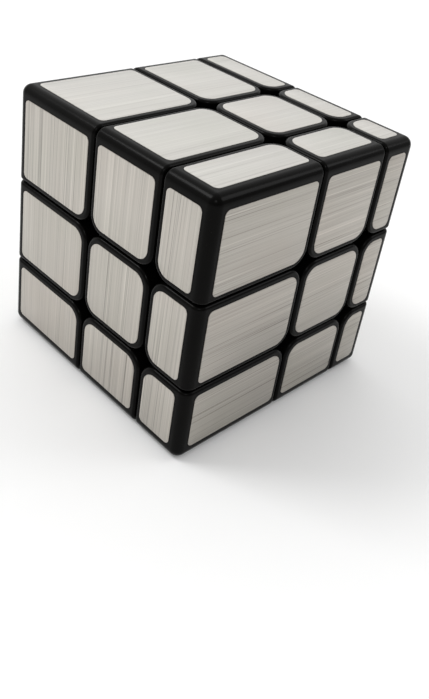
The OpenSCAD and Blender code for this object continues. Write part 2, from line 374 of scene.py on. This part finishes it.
def facet_outline(s, i, grow=0.0):
    """Rounded outline of the facet on the face of axis i, as points in that face's two axes."""
    j, k = [a for a in range(3) if a != i]

    def lim(a):
        lo = -DEPTH[a][0] + M_EDGE if s[a] < 0 else H + M_GAP if s[a] > 0 else -H + M_GAP
        hi = DEPTH[a][1] - M_EDGE if s[a] > 0 else -H - M_GAP if s[a] < 0 else H - M_GAP
        return lo - grow, hi + grow

    (u0, u1), (v0, v1) = lim(j), lim(k)
    pts = []
    for cu, cv, a0 in ((u1, v1, 0), (u0, v1, 90), (u0, v0, 180), (u1, v0, 270)):
        at_outer = (s[j] != 0 and (cu == u1) == (s[j] > 0)) or (s[k] != 0 and (cv == v1) == (s[k] > 0))
        r = (FOIL_R_OUT if at_outer else FOIL_R_IN) + grow
        ou, ov = cu - r * (1 if cu == u1 else -1), cv - r * (1 if cv == v1 else -1)
        for t in range(11):
            a = math.radians(a0 + 9 * t)
            pts.append((ou + r * math.cos(a), ov + r * math.sin(a)))
    return j, k, pts


def plate_bm(s, i, thick, lip=0.05):
    """A facet: a thin plate on the face of axis i, with its outer rim rolled over by lip."""
    j, k, pts = facet_outline(s, i)
    face = DEPTH[i][1] if s[i] > 0 else -DEPTH[i][0]
    inward = -1 if s[i] > 0 else 1
    bm = bmesh.new()
    cu = sum(p[0] for p in pts) / len(pts)
    cv = sum(p[1] for p in pts) / len(pts)
    ulen = (max(p[0] for p in pts) - min(p[0] for p in pts)) / 2
    vlen = (max(p[1] for p in pts) - min(p[1] for p in pts)) / 2
    rings = []
    for inset, depth in ((0.0, thick), (0.0, lip), (lip * 0.3, lip * 0.3), (lip, 0.0)):
        ring = []
        for u, v in pts:
            c = [0, 0, 0]
            c[i] = face + inward * depth
            c[j] = cu + (u - cu) * (1 - inset / ulen)
            c[k] = cv + (v - cv) * (1 - inset / vlen)
            ring.append(bm.verts.new(c))
        rings.append(ring)
    n = len(pts)
    bm.faces.new(rings[0])
    for a, b in zip(rings, rings[1:]):
        for t in range(n):
            bm.faces.new((a[t], a[(t + 1) % n], b[(t + 1) % n], b[t]))
    bm.faces.new(list(reversed(rings[-1])))
    bmesh.ops.recalc_face_normals(bm, faces=bm.faces)
    return bm


def toward(i, d):
    return Vector([d if a == i else 0 for a in range(3)]).to_track_quat("Z", "Y").to_matrix().to_4x4()


def cyl_bm(r, z0, z1, i, d, seg=64):
    bm = bmesh.new()
    bmesh.ops.create_cone(bm, cap_ends=True, segments=seg, radius1=r, radius2=r, depth=z1 - z0)
    bmesh.ops.transform(bm, matrix=toward(i, d) @ Matrix.Translation((0, 0, (z0 + z1) / 2)), verts=bm.verts)
    return bm


NAMES = {(i, d): w for w, (i, d) in SIDE.items()}


def ride(o, body, slot, *nodes):
    if nodes:
        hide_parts(*nodes)
    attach(o, body)
    return o


# ---------------------------------------------------------------- edge and corner pieces
def piece(body):
    s = direction(body)
    block = rounded_block(s)
    shell_core = inset_box(s, WALL, -2.0)
    cap = boolean(block.copy(), shell_core, "DIFFERENCE")
    inner = boolean(block, inset_box(s, WALL + SEAM, -1.0), "INTERSECT")
    if all(s):
        collar = boolean(inset_box(s, WALL + SEAM, 0.0), sphere_bm(21.1), "INTERSECT")
        inner = boolean(inner, collar, "UNION")
    inner = boolean(inner, sphere_bm(TRACK_R + TRACK_GAP), "DIFFERENCE")
    inner = boolean(inner, foot_bm(s), "UNION")
    o = weighted(to_object(body + "_outer_cap", cap, BLACK))
    ride(o, body, "black_plastic", body + "_body")
    o = weighted(to_object(body + "_inner_body", inner, BLACK))
    ride(o, body, "black_plastic", body + "_body")
    for i in range(3):
        if s[i]:
            f = to_object(f"{body}_foil_{NAMES[(i, s[i])]}", plate_bm(s, i, FOIL_T), FOIL[i], 30)
            ride(f, body, "brushed_foil", body + "_foils")


# ---------------------------------------------------------------- center pieces
def center(body):
    s = direction(body)
    i = [abs(v) for v in s].index(1)
    d = s[i]
    block = boolean(rounded_block(s), sphere_bm(TRACK_R + TRACK_GAP), "DIFFERENCE")
    stem = boolean(cyl_bm(FOOT_H - GAP / 2 - 0.1, BASE_END, 19.2, i, d, 96), cyl_bm(1.58, BASE_END - 1, SEAT + 1, i, d, 48), "DIFFERENCE")
    stem = boolean(stem, cyl_bm(3.0, SEAT, 17.9, i, d, 48), "DIFFERENCE")
    base = boolean(block, stem, "UNION")
    o = weighted(to_object(body + "_housing", base, BLACK))
    ride(o, body, "black_plastic", body + "_base")
    f = to_object(body + "_silver_cap", plate_bm(s, i, FOIL_T + 0.2), FOIL[i], 30)
    ride(f, body, "brushed_foil", body + "_cap")


for b in frame["bodies"]:
    if b.startswith(("edge_", "corner_")):
        piece(b)
    elif b.startswith("center_"):
        center(b)

for n, mat in (("core", CORE_MAT), ("tension_screws", STEEL), ("tension_springs", STEEL), ("spring_washers", STEEL)):
    o = frame["nodes"][n]
    for k in range(max(1, len(o.material_slots))):
        if o.material_slots:
            o.material_slots[k].material = mat
        else:
            o.data.materials.append(mat)

# ---------------------------------------------------------------- floor, light, camera
bm = bmesh.new()
bmesh.ops.create_grid(bm, x_segments=1, y_segments=1, size=3.0)
me = bpy.data.meshes.new("floor")
bm.to_mesh(me)
bm.free()
floor = bpy.data.objects.new("floor", me)
floor.location = (0, 0, -0.00002)
bpy.context.scene.collection.objects.link(floor)
fm, nt, b = new_mat("floor_paper")
b.inputs["Base Color"].default_value = (0.92, 0.92, 0.92, 1)
b.inputs["Roughness"].default_value = 0.85
me.materials.append(fm)

world = bpy.data.worlds.new("studio")
bpy.context.scene.world = world
world.use_nodes = True
nt = world.node_tree
bg = nt.nodes["Background"]
tc = nt.nodes.new("ShaderNodeTexCoord")
dot = nt.nodes.new("ShaderNodeVectorMath")
dot.operation = "DOT_PRODUCT"
dot.inputs[1].default_value = (-0.78, 0.38, 0.50)
nt.links.new(tc.outputs["Generated"], dot.inputs[0])
rg = ramp(nt, [(0.0, (0.34, 0.34, 0.35, 1)), (0.5, (0.70, 0.70, 0.70, 1)), (1.0, (1.62, 1.62, 1.61, 1))])
half = node(nt, "ShaderNodeMath", operation="MULTIPLY_ADD")
half.inputs[1].default_value = 0.5
half.inputs[2].default_value = 0.5
nt.links.new(dot.outputs["Value"], half.inputs[0])
nt.links.new(half.outputs[0], rg.inputs["Fac"])
nt.links.new(rg.outputs["Color"], bg.inputs["Color"])
bg.inputs["Strength"].default_value = 0.79


def area(name, loc, target, size, power, color=(1, 1, 1)):
    l = bpy.data.lights.new(name, "AREA")
    l.shape = "RECTANGLE"
    l.size, l.size_y = size
    l.energy = power
    l.color = color
    o = bpy.data.objects.new(name, l)
    o.location = loc
    o.rotation_mode = "QUATERNION"
    o.rotation_quaternion = (Vector(target) - Vector(loc)).to_track_quat("-Z", "Y")
    bpy.context.scene.collection.objects.link(o)
    return o


area("key", (-0.75, -0.55, 1.1), (0, 0, 0.02), (0.5, 0.5), 6.2)
area("fill", (0.74, -0.66, 0.95), (0, 0, 0.02), (0.35, 0.35), 2.2)
area("rim", (0.62, 0.84, 0.80), (0, 0, 0.02), (0.5, 0.5), 2.0)

cam = bpy.data.cameras.new("camera")
cam.sensor_width = 36.0
cam.lens = 807.60 * 36.0 / 699.0
cam.shift_x = 0.0
cam.shift_y = -(349.5 - 240.0) / 699.0
cam.clip_start, cam.clip_end = 0.01, 20.0
right = Vector((0.68485868, 0.71551342, 0.13787367))
up = Vector((-0.44027864, 0.25556152, 0.86072239))
fwd = Vector((-0.58062321, 0.65017602, -0.49004880))
co = bpy.data.objects.new("camera", cam)
co.matrix_world = Matrix.Translation((0.1043518, -0.11246935, 0.11343099)) @ Matrix((right, up, -fwd)).transposed().to_4x4()
bpy.context.scene.collection.objects.link(co)
bpy.context.scene.camera = co

bpy.context.scene.view_settings.view_transform = "Standard"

**********

Set down, exactly as written, each line of the data from its opening line through the one containing "return lo - grow, hi + grow". Output nothing more.

▸ CORRECT OUTPUT:
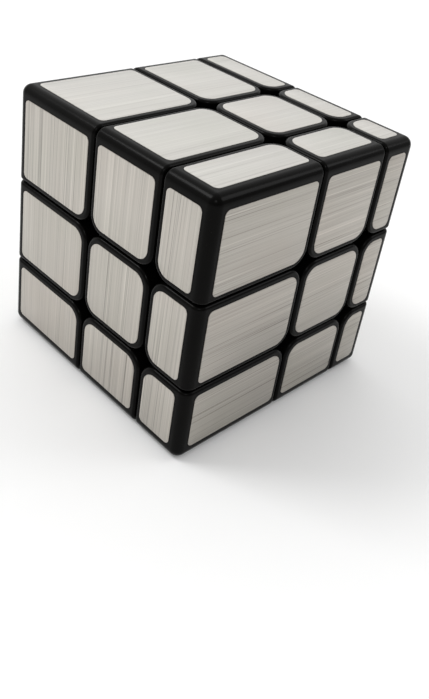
The OpenSCAD and Blender code for this object continues. Write part 2, from line 374 of scene.py on. This part finishes it.
def facet_outline(s, i, grow=0.0):
    """Rounded outline of the facet on the face of axis i, as points in that face's two axes."""
    j, k = [a for a in range(3) if a != i]

    def lim(a):
        lo = -DEPTH[a][0] + M_EDGE if s[a] < 0 else H + M_GAP if s[a] > 0 else -H + M_GAP
        hi = DEPTH[a][1] - M_EDGE if s[a] > 0 else -H - M_GAP if s[a] < 0 else H - M_GAP
        return lo - grow, hi + grow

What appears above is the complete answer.